If parallel = TRUE, candidate models are evaluated in parallel using the future and future.apply packages. If these packages are not installed, a message is printed and the function continues with sequential evaluation. Parallelization can reduce elapsed time for large datasets, complex models and cross-validation, but may be slower than sequential evaluation for smaller problems.

Value

A selected GAMLSS model with the chosen polynomial degrees and the final criterion value.

References

Voncken L, Albers CJ, Timmerman ME (2019). “Model selection in continuous test norming with GAMLSS.” Assessment, 26(7), 1329–1346. doi:10.1177/1073191117715113.

Examples


invisible(data("ids_data"))
mydata <- shape_data(ids_data, age_name = "age", score_name = "y14", family = "BB")
mod <- fb_select(mydata, age_name = "age", score_name = "shaped_score",
                 family = "BB", selcrit = "BIC")


invisible(data("ids_data"))
mydata <- shape_data(ids_data, age_name = "age", score_name = "y14", family = "BB")
mod <- fb_select(mydata, age_name = "age", score_name = "shaped_score",
                 family = "BB", selcrit = "BIC")

ids data

Description

The data are perturbed data, based on scores on Test 14 (“naming antonyms”) and Test 7 (“naming categories”) of the intelligence test IDS-2 (Grob & Hagmann-von Arx, 2018a; Grob et al., 2018b).

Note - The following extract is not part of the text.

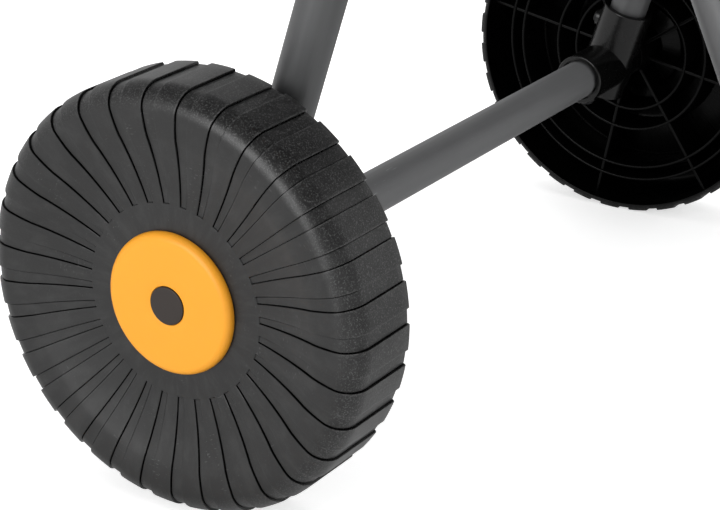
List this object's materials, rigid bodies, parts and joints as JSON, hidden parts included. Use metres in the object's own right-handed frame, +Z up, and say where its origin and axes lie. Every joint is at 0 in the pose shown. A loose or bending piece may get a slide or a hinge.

The data are provided as supplementary material to Timmerman et al. (2021).

Usage

data(ids_data)
data(ids_data)

Format

A dataframe with three columns:

age: age in years
y7: raw test score on Test 7
y14: raw test score on Test 14

Source

https://osf.io/p75a6

References

Grob A, Hagmann-von Arx P (2018). IDS 2: Intelligence and Development Scales-2. Hogrefe.

Grob A, Hagmann-von Arx P, Ruiter S, Timmerman M, Visser L (2018). IDS-2: Intelligentie-en ontwikkelingsschalen voor kinderen en jongeren. Hogrefe Publishing.

Timmerman ME, Voncken L, Albers CJ (2021). “A tutorial on regression-based norming of psychological tests with GAMLSS.” Psychological methods, 26(3), 357. doi:10.1037/met0000348.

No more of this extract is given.